C’è uno sfilacciamento, un’ingordigia, un senso stanco e immaturo di onnipotenza, che porta tutti a fare tutto, a oltrepassare ogni limite, a sentirsi “dio” della propria vita. L’unico che va controcorrente, che si muove contro questa marea, questa pandemia che ha contagiato il paese in tutti gli spazi e i luoghi pubblici e privati, è, come al solito, il cattolico. E penso ad una persona in particolare, al Papa. Benedetto XVI non ha sbracato. Ha conservato il senso del limite, si è ricordato che non è Dio. Si è aggrappato all’umiltà, questa virtù impossibile. E Dio lo ha aiutato donandogliela (l’umiltà). Quanto è controtendenza il suo gesto dell’11 febbraio che verrà confermato il 28? Lui è rimasto al suo posto, per il quale ha speso tutto le sue energie, poi si è guardato, acutamente e onestamente, e ha detto la verità: sono vecchio (parola scomparsa dal linguaggio comune, sbracato anch’esso), non posso più essere il Santo Padre, ma posso fare il Santo Nonno, posso ritirarmi per “rimanere nascosto al mondo” ma così facendo essere ancora più presente, con la forza della preghiera, l’unica che mi è rimasta. Ora quindi faccio spazio a uno più vigoroso di me, ad un nuovo Santo Padre. E ha lasciato la poltrona. Quanta laicità, leggerezza, finezza, libertà in questo gesto. Forse la più grande lezione di questo Papa-professore. Se solo fosse ascoltato e imitato, un po’ di più e meno dileggiato.. ma questo dileggio è ancora una volta il segno di quello “sbraco” che affligge ormai da anni il nostro paese.

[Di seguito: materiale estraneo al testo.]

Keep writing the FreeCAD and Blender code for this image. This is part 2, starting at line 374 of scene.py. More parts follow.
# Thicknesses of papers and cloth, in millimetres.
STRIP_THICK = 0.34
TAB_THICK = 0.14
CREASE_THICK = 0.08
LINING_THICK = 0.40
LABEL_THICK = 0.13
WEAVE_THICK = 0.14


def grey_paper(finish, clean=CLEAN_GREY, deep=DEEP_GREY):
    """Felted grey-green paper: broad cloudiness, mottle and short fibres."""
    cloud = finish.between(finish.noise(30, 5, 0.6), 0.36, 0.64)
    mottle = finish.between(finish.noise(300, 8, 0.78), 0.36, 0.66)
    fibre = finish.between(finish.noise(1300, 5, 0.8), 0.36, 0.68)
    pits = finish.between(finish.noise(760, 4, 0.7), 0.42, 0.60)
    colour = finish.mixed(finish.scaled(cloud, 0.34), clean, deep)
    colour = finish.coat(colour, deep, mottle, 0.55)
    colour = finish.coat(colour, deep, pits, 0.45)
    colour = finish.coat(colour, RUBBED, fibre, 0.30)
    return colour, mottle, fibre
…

Contro questo sbraco ci salvano le parole del grande romanziere scozzese R.L.Stevenson, scritte per un suo sermone di Natale, la festa dell’umiltà:
“Esigiamo compiti più elevati perché non siamo capaci di riconoscere l’elevatezza di quelli che già ci sono assegnati. Cercare di essere gentili e onesti sembra un affare troppo semplice e privo di risonanza per uomini del nostro stampo eroico; piuttosto ci getteremmo in qualcosa di audace, arduo e decisivo: preferiremmo scoprire uno scisma o reprimere un’eresia, tagliarci una mano o mortificare un desiderio. Ma il compito davanti a noi, cioè quello di sopportare la nostra esistenza, richiede una finezza microscopica, e l’eroismo necessario è quello della pazienza. Il nodo gordiano della vita non può essere risolto con un taglio: ogni intrico va sciolto sorridendo”
Bravo, limpido, puntuale come sempre
E che ciliegina il sermone di Stevenson…Complimenti!
Il sermone di Natale di Stevenson è un capolavoro, non perdetevelo!